··· Data supplied

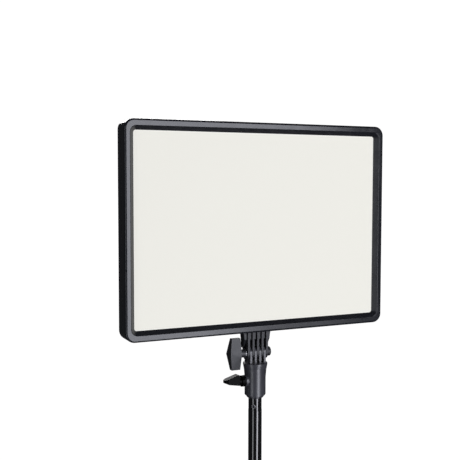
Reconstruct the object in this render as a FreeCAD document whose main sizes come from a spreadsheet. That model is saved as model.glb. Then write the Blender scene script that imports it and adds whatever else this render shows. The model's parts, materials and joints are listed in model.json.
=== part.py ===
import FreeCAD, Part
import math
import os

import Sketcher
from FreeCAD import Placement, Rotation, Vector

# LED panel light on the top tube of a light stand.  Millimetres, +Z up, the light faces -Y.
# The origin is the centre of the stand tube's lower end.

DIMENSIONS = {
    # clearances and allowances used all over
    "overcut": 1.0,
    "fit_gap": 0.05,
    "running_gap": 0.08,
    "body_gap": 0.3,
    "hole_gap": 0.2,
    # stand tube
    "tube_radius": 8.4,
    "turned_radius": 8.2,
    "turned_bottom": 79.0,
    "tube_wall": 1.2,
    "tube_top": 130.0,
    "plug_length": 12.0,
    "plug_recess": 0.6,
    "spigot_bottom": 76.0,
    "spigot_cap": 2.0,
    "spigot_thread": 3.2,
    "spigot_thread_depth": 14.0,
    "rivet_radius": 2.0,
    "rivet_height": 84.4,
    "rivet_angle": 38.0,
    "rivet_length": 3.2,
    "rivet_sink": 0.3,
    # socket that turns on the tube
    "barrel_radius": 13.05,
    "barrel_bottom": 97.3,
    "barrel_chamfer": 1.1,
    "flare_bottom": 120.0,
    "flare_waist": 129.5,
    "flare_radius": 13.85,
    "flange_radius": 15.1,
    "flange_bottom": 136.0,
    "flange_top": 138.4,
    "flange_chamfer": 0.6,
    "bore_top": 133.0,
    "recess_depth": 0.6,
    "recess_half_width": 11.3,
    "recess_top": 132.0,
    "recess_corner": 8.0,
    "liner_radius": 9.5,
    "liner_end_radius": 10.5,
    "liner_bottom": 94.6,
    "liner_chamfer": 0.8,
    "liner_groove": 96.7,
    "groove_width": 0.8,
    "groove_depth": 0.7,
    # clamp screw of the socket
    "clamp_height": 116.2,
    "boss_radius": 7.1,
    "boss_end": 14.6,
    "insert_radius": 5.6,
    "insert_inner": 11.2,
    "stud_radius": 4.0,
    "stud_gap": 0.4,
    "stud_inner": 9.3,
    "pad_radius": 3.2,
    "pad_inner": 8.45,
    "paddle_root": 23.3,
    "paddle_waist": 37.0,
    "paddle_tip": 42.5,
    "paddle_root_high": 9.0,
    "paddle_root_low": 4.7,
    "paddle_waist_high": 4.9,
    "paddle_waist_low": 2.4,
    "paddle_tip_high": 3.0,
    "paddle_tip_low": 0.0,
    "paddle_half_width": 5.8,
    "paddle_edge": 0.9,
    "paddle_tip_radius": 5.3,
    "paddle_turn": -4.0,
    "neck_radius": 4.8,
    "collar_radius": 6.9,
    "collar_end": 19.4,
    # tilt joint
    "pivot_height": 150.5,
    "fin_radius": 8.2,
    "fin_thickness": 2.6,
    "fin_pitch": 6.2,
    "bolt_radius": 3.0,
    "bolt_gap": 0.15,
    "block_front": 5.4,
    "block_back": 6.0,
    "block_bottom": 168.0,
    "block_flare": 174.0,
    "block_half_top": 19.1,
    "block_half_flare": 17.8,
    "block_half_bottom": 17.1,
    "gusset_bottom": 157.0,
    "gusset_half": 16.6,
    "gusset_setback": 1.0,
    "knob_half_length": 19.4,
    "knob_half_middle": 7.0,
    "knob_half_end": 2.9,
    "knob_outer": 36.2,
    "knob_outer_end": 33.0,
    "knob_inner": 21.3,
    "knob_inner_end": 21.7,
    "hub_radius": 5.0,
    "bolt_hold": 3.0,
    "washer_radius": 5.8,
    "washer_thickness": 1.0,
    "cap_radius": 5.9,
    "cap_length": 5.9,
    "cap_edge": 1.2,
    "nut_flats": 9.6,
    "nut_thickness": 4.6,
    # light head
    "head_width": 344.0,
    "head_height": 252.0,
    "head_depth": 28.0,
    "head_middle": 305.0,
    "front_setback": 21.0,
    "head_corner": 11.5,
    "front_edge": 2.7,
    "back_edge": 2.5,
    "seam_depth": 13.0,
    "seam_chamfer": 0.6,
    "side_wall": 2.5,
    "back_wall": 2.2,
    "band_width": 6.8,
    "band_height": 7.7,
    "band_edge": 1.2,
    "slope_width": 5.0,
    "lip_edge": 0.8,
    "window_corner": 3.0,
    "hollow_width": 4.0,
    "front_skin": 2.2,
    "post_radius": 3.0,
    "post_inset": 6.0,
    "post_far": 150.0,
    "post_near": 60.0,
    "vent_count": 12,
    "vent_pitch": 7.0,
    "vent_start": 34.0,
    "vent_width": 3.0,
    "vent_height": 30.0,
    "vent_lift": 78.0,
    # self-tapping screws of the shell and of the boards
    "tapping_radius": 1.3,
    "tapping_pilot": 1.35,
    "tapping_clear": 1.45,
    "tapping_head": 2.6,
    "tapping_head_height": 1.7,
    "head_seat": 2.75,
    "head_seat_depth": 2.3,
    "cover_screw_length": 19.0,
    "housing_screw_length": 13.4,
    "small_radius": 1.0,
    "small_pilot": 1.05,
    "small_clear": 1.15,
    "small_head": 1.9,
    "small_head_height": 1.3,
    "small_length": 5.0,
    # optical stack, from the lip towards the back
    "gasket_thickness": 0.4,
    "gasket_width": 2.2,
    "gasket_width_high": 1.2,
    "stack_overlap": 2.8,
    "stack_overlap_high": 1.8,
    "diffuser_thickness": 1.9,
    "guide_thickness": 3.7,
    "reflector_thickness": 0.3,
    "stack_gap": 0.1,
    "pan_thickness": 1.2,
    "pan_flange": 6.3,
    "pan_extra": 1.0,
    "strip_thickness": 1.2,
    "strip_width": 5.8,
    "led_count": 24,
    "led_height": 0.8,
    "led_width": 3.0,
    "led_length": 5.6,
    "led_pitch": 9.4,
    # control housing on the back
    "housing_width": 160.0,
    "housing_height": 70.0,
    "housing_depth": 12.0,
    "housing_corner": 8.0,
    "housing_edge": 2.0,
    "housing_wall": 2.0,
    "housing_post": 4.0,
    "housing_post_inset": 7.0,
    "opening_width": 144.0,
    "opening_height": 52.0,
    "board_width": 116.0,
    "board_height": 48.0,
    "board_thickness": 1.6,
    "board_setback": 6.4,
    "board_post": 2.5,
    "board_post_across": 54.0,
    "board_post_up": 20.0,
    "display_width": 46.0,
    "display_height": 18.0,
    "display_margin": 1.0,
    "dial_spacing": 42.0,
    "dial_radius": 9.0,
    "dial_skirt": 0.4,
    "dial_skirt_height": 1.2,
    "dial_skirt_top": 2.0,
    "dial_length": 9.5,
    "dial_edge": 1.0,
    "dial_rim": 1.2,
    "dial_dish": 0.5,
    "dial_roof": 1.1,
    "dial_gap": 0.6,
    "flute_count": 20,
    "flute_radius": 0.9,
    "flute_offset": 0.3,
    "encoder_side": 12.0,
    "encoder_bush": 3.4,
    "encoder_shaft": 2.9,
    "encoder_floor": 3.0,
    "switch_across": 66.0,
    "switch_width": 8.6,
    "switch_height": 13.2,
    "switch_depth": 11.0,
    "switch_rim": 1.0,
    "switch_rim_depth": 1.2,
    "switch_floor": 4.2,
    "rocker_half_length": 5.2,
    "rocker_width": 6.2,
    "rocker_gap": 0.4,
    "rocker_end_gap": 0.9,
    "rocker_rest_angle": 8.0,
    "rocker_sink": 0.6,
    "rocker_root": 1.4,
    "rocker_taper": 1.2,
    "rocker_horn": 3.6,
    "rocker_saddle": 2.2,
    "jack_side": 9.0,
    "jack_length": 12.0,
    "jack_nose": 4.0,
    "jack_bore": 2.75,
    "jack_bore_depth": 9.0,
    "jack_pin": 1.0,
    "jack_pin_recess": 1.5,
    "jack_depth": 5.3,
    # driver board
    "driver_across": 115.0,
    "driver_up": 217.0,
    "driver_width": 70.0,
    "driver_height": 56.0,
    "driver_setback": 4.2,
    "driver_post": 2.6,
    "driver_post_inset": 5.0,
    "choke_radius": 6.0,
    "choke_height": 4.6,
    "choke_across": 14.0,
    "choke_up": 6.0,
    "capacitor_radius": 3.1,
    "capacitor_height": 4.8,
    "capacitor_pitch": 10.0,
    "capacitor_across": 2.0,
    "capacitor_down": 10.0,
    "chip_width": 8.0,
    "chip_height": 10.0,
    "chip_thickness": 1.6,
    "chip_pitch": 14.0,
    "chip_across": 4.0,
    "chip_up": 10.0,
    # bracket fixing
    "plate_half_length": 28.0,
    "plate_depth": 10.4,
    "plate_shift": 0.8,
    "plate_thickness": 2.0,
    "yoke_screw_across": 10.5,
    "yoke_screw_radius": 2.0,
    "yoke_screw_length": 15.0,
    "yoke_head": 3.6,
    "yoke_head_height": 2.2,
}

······
··· Data supplied

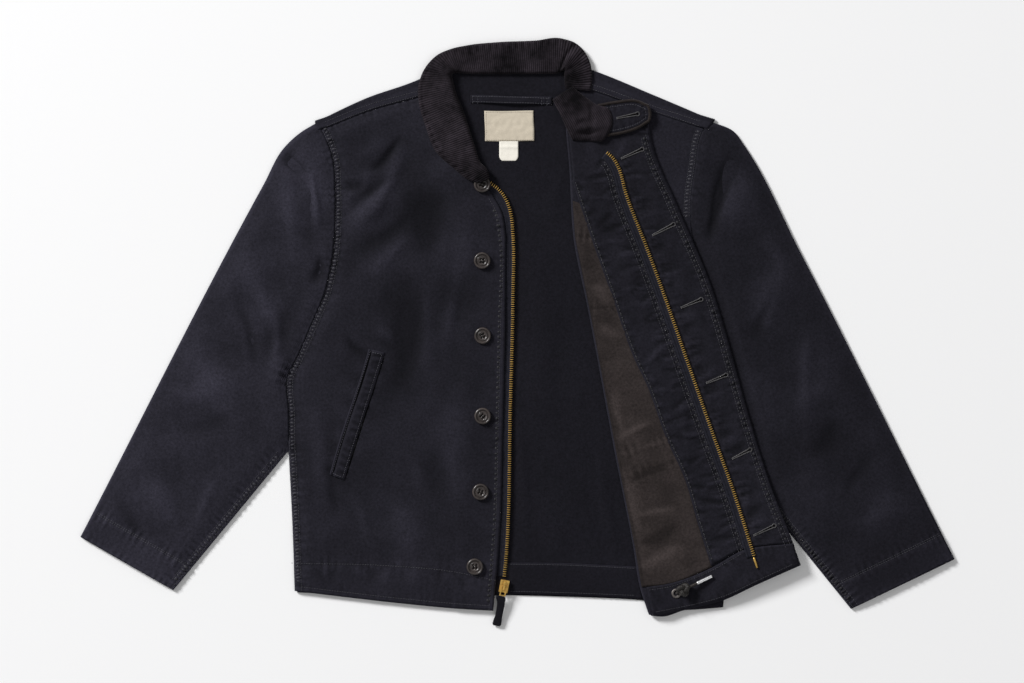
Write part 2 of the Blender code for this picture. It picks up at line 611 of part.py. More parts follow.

······
··· Data supplied

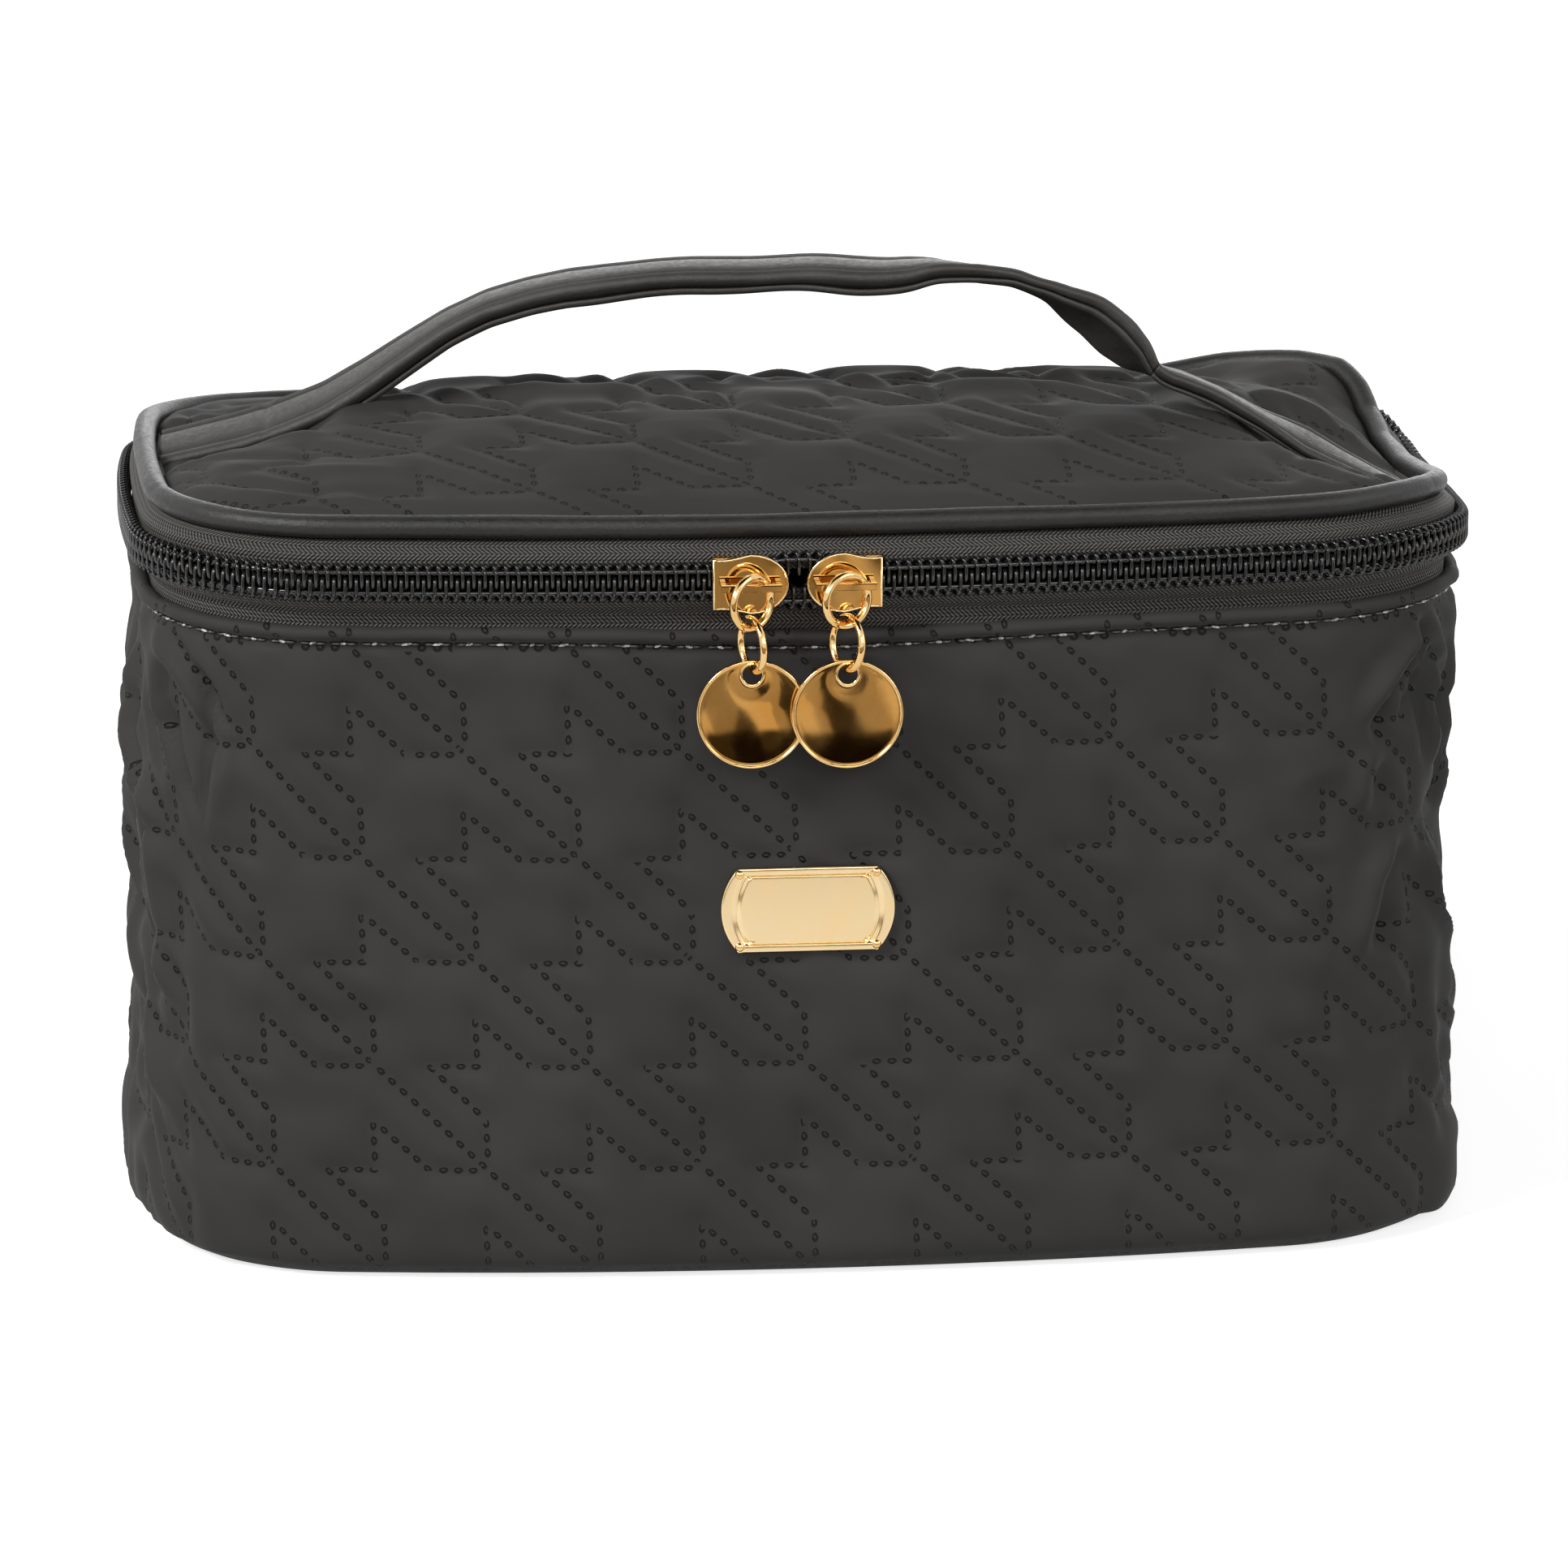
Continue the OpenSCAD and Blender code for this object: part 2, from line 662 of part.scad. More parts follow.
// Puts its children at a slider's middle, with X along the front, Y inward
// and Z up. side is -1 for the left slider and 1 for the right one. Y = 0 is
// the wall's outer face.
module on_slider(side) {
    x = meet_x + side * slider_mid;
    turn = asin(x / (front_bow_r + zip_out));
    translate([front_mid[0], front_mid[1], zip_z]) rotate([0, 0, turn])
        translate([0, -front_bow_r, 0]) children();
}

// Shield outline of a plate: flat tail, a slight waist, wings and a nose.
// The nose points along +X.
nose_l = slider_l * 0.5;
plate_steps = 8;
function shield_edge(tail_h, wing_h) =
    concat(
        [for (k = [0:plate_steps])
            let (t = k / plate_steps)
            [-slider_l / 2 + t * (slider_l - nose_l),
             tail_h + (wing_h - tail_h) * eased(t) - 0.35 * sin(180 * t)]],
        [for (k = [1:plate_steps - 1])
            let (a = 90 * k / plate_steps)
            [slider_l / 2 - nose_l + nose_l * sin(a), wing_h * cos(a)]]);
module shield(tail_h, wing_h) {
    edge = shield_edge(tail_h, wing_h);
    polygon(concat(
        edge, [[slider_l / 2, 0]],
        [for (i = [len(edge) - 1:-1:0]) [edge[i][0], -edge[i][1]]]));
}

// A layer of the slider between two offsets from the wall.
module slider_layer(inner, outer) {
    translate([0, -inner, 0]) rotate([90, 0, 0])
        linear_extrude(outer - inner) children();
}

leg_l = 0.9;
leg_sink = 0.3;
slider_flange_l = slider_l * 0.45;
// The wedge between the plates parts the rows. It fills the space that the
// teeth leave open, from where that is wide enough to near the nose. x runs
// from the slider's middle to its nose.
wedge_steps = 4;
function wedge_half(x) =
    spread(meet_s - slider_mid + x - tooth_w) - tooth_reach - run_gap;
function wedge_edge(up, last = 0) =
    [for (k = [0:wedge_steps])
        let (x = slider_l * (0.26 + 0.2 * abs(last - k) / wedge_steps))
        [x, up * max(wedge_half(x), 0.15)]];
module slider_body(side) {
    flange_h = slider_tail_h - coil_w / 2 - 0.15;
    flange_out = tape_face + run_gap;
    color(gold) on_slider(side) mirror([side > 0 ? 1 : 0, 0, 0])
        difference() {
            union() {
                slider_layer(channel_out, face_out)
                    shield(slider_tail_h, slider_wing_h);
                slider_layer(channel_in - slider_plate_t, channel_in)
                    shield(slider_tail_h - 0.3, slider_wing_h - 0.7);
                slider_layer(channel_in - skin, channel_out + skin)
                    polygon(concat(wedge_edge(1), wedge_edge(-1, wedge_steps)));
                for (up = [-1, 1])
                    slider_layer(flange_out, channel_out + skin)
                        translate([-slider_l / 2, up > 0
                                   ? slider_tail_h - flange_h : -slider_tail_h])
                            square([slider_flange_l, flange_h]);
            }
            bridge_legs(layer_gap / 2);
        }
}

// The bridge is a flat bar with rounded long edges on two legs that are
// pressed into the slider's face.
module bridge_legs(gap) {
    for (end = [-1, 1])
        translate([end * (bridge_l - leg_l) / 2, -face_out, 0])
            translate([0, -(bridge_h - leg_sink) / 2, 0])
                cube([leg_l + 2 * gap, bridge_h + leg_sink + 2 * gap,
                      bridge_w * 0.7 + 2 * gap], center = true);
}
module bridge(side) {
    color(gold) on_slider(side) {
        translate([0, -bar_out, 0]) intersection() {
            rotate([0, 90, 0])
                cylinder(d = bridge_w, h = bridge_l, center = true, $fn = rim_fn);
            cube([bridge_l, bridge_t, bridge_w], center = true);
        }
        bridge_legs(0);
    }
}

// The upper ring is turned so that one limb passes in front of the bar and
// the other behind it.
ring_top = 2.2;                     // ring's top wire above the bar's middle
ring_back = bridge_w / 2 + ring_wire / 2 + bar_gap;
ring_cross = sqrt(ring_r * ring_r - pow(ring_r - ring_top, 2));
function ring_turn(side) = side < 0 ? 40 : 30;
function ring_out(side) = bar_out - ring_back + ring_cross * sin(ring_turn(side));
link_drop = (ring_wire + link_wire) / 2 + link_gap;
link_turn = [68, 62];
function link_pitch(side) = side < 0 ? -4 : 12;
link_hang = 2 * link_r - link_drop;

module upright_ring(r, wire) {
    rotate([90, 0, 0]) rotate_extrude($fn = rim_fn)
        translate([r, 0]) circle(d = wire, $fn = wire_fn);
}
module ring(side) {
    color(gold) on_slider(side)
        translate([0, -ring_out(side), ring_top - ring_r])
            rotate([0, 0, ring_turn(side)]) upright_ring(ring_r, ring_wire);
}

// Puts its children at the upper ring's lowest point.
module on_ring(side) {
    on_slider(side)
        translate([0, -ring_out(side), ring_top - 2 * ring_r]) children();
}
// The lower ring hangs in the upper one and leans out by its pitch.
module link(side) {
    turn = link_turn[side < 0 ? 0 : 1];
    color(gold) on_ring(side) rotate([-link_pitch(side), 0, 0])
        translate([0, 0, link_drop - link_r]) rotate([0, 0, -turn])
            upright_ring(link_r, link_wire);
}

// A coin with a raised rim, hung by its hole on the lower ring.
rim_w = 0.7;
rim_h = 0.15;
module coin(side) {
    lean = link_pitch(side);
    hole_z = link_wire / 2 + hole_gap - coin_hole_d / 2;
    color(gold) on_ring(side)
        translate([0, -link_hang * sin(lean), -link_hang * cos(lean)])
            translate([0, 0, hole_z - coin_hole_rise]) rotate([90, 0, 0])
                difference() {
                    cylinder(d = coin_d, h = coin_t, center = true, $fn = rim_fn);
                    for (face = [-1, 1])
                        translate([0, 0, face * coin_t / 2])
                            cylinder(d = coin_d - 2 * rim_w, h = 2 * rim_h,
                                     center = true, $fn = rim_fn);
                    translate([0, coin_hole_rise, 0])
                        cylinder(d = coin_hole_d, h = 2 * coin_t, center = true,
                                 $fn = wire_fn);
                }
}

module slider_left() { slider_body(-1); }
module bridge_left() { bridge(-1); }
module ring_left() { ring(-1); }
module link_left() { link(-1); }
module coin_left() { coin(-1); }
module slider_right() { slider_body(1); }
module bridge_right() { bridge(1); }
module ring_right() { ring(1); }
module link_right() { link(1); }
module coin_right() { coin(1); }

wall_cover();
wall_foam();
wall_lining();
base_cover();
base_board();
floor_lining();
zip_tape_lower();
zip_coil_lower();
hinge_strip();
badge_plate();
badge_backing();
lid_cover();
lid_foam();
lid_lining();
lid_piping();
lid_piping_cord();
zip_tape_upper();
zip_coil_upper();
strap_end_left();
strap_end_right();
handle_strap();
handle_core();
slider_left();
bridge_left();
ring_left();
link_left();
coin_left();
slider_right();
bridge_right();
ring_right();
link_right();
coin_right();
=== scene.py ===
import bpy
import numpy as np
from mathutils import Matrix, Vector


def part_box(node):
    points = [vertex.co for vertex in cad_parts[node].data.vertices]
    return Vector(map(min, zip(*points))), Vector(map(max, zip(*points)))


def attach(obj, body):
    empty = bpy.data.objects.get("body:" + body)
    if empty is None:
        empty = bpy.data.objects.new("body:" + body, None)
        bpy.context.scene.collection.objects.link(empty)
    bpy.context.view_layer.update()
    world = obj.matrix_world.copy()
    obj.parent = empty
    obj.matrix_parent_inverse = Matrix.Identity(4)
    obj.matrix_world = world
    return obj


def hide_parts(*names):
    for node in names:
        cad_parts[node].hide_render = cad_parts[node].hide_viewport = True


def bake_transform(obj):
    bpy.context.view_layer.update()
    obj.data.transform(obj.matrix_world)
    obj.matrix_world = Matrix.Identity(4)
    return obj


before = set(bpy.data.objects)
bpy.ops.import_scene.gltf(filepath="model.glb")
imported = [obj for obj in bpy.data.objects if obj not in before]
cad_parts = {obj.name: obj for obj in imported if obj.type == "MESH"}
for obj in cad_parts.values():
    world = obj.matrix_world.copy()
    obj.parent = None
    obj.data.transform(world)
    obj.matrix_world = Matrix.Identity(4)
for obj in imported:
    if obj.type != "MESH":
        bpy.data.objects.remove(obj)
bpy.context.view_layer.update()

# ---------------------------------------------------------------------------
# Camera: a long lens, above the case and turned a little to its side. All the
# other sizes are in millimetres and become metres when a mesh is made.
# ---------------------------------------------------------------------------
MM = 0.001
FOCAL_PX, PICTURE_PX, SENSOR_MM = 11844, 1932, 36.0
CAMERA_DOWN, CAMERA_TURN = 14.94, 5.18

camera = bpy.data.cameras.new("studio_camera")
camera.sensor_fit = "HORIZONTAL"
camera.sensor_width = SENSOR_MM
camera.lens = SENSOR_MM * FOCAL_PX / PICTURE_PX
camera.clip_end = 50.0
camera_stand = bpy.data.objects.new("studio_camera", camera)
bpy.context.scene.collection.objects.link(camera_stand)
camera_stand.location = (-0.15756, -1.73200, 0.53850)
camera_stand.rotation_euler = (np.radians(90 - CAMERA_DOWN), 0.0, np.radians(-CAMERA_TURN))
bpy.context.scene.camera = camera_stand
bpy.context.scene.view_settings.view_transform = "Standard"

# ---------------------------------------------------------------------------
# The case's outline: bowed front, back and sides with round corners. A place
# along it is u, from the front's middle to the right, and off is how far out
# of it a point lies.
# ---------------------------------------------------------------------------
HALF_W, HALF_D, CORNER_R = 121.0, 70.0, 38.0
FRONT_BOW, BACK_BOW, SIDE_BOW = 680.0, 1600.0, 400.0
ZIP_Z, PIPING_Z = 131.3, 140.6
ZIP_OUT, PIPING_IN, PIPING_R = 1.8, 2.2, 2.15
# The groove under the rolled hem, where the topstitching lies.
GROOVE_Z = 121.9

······

**Task to complete**
Give again only the lines from the one bearing "wall_cover();" through the one bearing "for node in", exactly as they stand.

**Output for this exercise**
wall_cover();
wall_foam();
wall_lining();
base_cover();
base_board();
floor_lining();
zip_tape_lower();
zip_coil_lower();
hinge_strip();
badge_plate();
badge_backing();
lid_cover();
lid_foam();
lid_lining();
lid_piping();
lid_piping_cord();
zip_tape_upper();
zip_coil_upper();
strap_end_left();
strap_end_right();
handle_strap();
handle_core();
slider_left();
bridge_left();
ring_left();
link_left();
coin_left();
slider_right();
bridge_right();
ring_right();
link_right();
coin_right();
=== scene.py ===
import bpy
import numpy as np
from mathutils import Matrix, Vector


def part_box(node):
    points = [vertex.co for vertex in cad_parts[node].data.vertices]
    return Vector(map(min, zip(*points))), Vector(map(max, zip(*points)))


def attach(obj, body):
    empty = bpy.data.objects.get("body:" + body)
    if empty is None:
        empty = bpy.data.objects.new("body:" + body, None)
        bpy.context.scene.collection.objects.link(empty)
    bpy.context.view_layer.update()
    world = obj.matrix_world.copy()
    obj.parent = empty
    obj.matrix_parent_inverse = Matrix.Identity(4)
    obj.matrix_world = world
    return obj


def hide_parts(*names):
    for node in names:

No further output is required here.